Please quote the material exactly, every line of it.

## Start DATA SHOWN

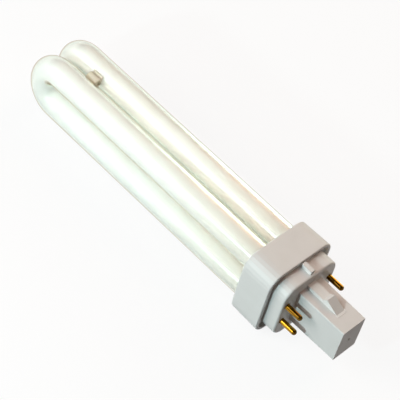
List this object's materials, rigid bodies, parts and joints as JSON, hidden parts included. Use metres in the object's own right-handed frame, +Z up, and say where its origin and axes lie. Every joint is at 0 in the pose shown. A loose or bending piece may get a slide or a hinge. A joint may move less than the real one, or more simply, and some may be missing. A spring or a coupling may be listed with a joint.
{
  "type": "four pin compact fluorescent lamp",
  "caption": "Plug-in double-U compact fluorescent lamp: white coated glass tubes on a square moulded cap with a rectangular key post, side catches and brass contact pins.",
  "frame": {"origin": "centre of the lamp's box in plan, on the surface that it lies on", "axes": "+Z up, +X along the lamp from its plug to its bends, +Y across the two U tubes"},
  "size_m": [0.1724, 0.0346, 0.0346],
  "materials": {
    "coated_glass": "clear glass with a white phosphor coat inside",
    "clear_silicone": "clear, slightly yellow",
    "white_plastic": "satin moulded white",
    "basing_cement": "matte cast",
    "brass": "bright drawn",
    "nickel_wire": "drawn wire"
  },
  "bodies": {
    "root": {"glass_tube": "coated_glass", "tube_spacer": "clear_silicone", "cap_collar": "white_plastic", "cap_base": "white_plastic", "tube_cement": "basing_cement", "pin_1": "brass", "pin_2": "brass", "pin_3": "brass", "pin_4": "brass", "lead_1": "nickel_wire", "lead_2": "nickel_wire", "lead_3": "nickel_wire", "lead_4": "nickel_wire"}
  },
  "joints": []
}
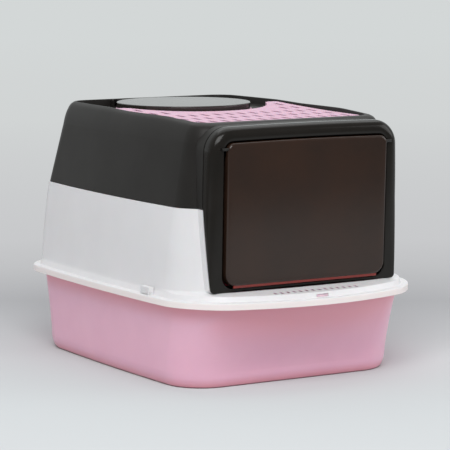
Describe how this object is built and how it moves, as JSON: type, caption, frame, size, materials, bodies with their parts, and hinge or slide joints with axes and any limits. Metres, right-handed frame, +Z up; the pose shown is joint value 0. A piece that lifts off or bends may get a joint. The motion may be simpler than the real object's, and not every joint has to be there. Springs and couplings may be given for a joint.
{
  "type": "hooded_litter_box",
  "caption": "Hooded cat litter box with a deep pink tray, a pale lower hood, a dark upper hood, a swing door, a round hinged roof lid and a pink grip mat",
  "frame": {"origin": "middle of the bounding box on the floor, under the rim", "axes": "+Z up, the door faces -Y, +Y runs from the door to the back, +X to the right as seen from the front"},
  "size_m": [0.415, 0.56, 0.3789],
  "materials": {
    "pink_plastic": "satin injection-moulded plastic",
    "pink_rubber": "soft matt rubber",
    "white_plastic": "satin injection-moulded plastic",
    "dark_plastic": "fine-grained satin plastic",
    "black_gloss": "polished plastic",
    "smoked_plastic": "polished smoked plastic",
    "pin_plastic": "plain moulded plastic"
  },
  "bodies": {
    "tray": {"litter_tray": "pink_plastic"},
    "lower": {"lower_hood": "white_plastic", "clip_pin_left": "pin_plastic", "clip_pin_right": "pin_plastic"},
    "upper": {"upper_hood": "dark_plastic", "door_frame": "black_gloss", "door_pin_left": "pin_plastic", "door_pin_right": "pin_plastic", "lid_pin_left": "pin_plastic", "lid_pin_right": "pin_plastic", "hole_ring": "pink_rubber"},
    "door": {"swing_door": "smoked_plastic"},
    "lid": {"top_lid": "smoked_plastic"},
    "mat": {"paw_mat": "pink_rubber"},
    "clip_left": {"side_clip_left": "white_plastic"},
    "clip_right": {"side_clip_right": "white_plastic"}
  },
  "joints": [
    {"name": "lower_lift", "type": "slide", "parent": "tray", "child": "lower", "axis": [0, 0, 1], "range_m": [0, 0.15]},
    {"name": "upper_lift", "type": "slide", "parent": "lower", "child": "upper", "axis": [0, 0, 1], "range_m": [0, 0.13]},
    {"name": "mat_lift", "type": "slide", "parent": "upper", "child": "mat", "axis": [0, 0, 1], "range_m": [0, 0.05]},
    {"name": "door_swing", "type": "hinge", "parent": "upper", "child": "door", "pos_m": [0, -0.23105, 0.3395], "axis": [1, 0, 0], "range_deg": [-75, 75]},
    {"name": "lid_open", "type": "hinge", "parent": "upper", "child": "lid", "pos_m": [0, 0.2206, 0.3752], "axis": [-1, 0, 0], "range_deg": [0, 105]},
    {"name": "clip_left_turn", "type": "hinge", "parent": "lower", "child": "clip_left", "pos_m": [-0.19941, -0.119, 0.1319], "axis": [0, -1, 0], "range_deg": [0, 90]},
    {"name": "clip_right_turn", "type": "hinge", "parent": "lower", "child": "clip_right", "pos_m": [0.19941, -0.119, 0.1319], "axis": [0, 1, 0], "range_deg": [0, 90]}
  ]
}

## End DATA SHOWN

[TASK RESPONSE]
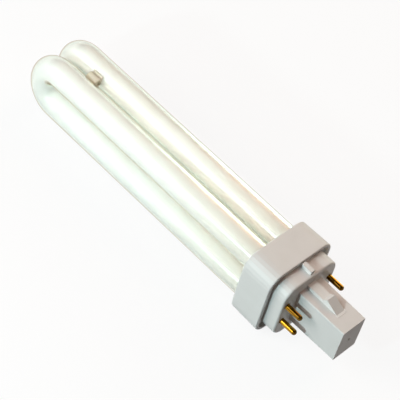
List this object's materials, rigid bodies, parts and joints as JSON, hidden parts included. Use metres in the object's own right-handed frame, +Z up, and say where its origin and axes lie. Every joint is at 0 in the pose shown. A loose or bending piece may get a slide or a hinge. A joint may move less than the real one, or more simply, and some may be missing. A spring or a coupling may be listed with a joint.
{
  "type": "four pin compact fluorescent lamp",
  "caption": "Plug-in double-U compact fluorescent lamp: white coated glass tubes on a square moulded cap with a rectangular key post, side catches and brass contact pins.",
  "frame": {"origin": "centre of the lamp's box in plan, on the surface that it lies on", "axes": "+Z up, +X along the lamp from its plug to its bends, +Y across the two U tubes"},
  "size_m": [0.1724, 0.0346, 0.0346],
  "materials": {
    "coated_glass": "clear glass with a white phosphor coat inside",
    "clear_silicone": "clear, slightly yellow",
    "white_plastic": "satin moulded white",
    "basing_cement": "matte cast",
    "brass": "bright drawn",
    "nickel_wire": "drawn wire"
  },
  "bodies": {
    "root": {"glass_tube": "coated_glass", "tube_spacer": "clear_silicone", "cap_collar": "white_plastic", "cap_base": "white_plastic", "tube_cement": "basing_cement", "pin_1": "brass", "pin_2": "brass", "pin_3": "brass", "pin_4": "brass", "lead_1": "nickel_wire", "lead_2": "nickel_wire", "lead_3": "nickel_wire", "lead_4": "nickel_wire"}
  },
  "joints": []
}
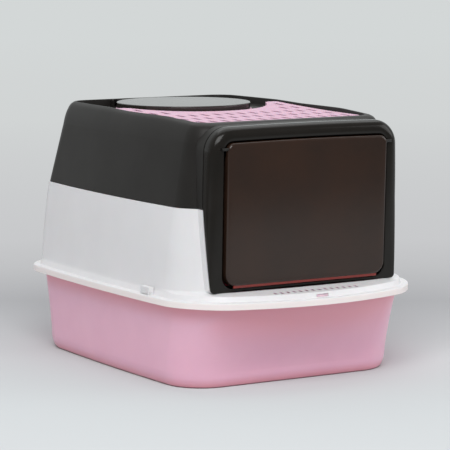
Describe how this object is built and how it moves, as JSON: type, caption, frame, size, materials, bodies with their parts, and hinge or slide joints with axes and any limits. Metres, right-handed frame, +Z up; the pose shown is joint value 0. A piece that lifts off or bends may get a joint. The motion may be simpler than the real object's, and not every joint has to be there. Springs and couplings may be given for a joint.
{
  "type": "hooded_litter_box",
  "caption": "Hooded cat litter box with a deep pink tray, a pale lower hood, a dark upper hood, a swing door, a round hinged roof lid and a pink grip mat",
  "frame": {"origin": "middle of the bounding box on the floor, under the rim", "axes": "+Z up, the door faces -Y, +Y runs from the door to the back, +X to the right as seen from the front"},
  "size_m": [0.415, 0.56, 0.3789],
  "materials": {
    "pink_plastic": "satin injection-moulded plastic",
    "pink_rubber": "soft matt rubber",
    "white_plastic": "satin injection-moulded plastic",
    "dark_plastic": "fine-grained satin plastic",
    "black_gloss": "polished plastic",
    "smoked_plastic": "polished smoked plastic",
    "pin_plastic": "plain moulded plastic"
  },
  "bodies": {
    "tray": {"litter_tray": "pink_plastic"},
    "lower": {"lower_hood": "white_plastic", "clip_pin_left": "pin_plastic", "clip_pin_right": "pin_plastic"},
    "upper": {"upper_hood": "dark_plastic", "door_frame": "black_gloss", "door_pin_left": "pin_plastic", "door_pin_right": "pin_plastic", "lid_pin_left": "pin_plastic", "lid_pin_right": "pin_plastic", "hole_ring": "pink_rubber"},
    "door": {"swing_door": "smoked_plastic"},
    "lid": {"top_lid": "smoked_plastic"},
    "mat": {"paw_mat": "pink_rubber"},
    "clip_left": {"side_clip_left": "white_plastic"},
    "clip_right": {"side_clip_right": "white_plastic"}
  },
  "joints": [
    {"name": "lower_lift", "type": "slide", "parent": "tray", "child": "lower", "axis": [0, 0, 1], "range_m": [0, 0.15]},
    {"name": "upper_lift", "type": "slide", "parent": "lower", "child": "upper", "axis": [0, 0, 1], "range_m": [0, 0.13]},
    {"name": "mat_lift", "type": "slide", "parent": "upper", "child": "mat", "axis": [0, 0, 1], "range_m": [0, 0.05]},
    {"name": "door_swing", "type": "hinge", "parent": "upper", "child": "door", "pos_m": [0, -0.23105, 0.3395], "axis": [1, 0, 0], "range_deg": [-75, 75]},
    {"name": "lid_open", "type": "hinge", "parent": "upper", "child": "lid", "pos_m": [0, 0.2206, 0.3752], "axis": [-1, 0, 0], "range_deg": [0, 105]},
    {"name": "clip_left_turn", "type": "hinge", "parent": "lower", "child": "clip_left", "pos_m": [-0.19941, -0.119, 0.1319], "axis": [0, -1, 0], "range_deg": [0, 90]},
    {"name": "clip_right_turn", "type": "hinge", "parent": "lower", "child": "clip_right", "pos_m": [0.19941, -0.119, 0.1319], "axis": [0, 1, 0], "range_deg": [0, 90]}
  ]
}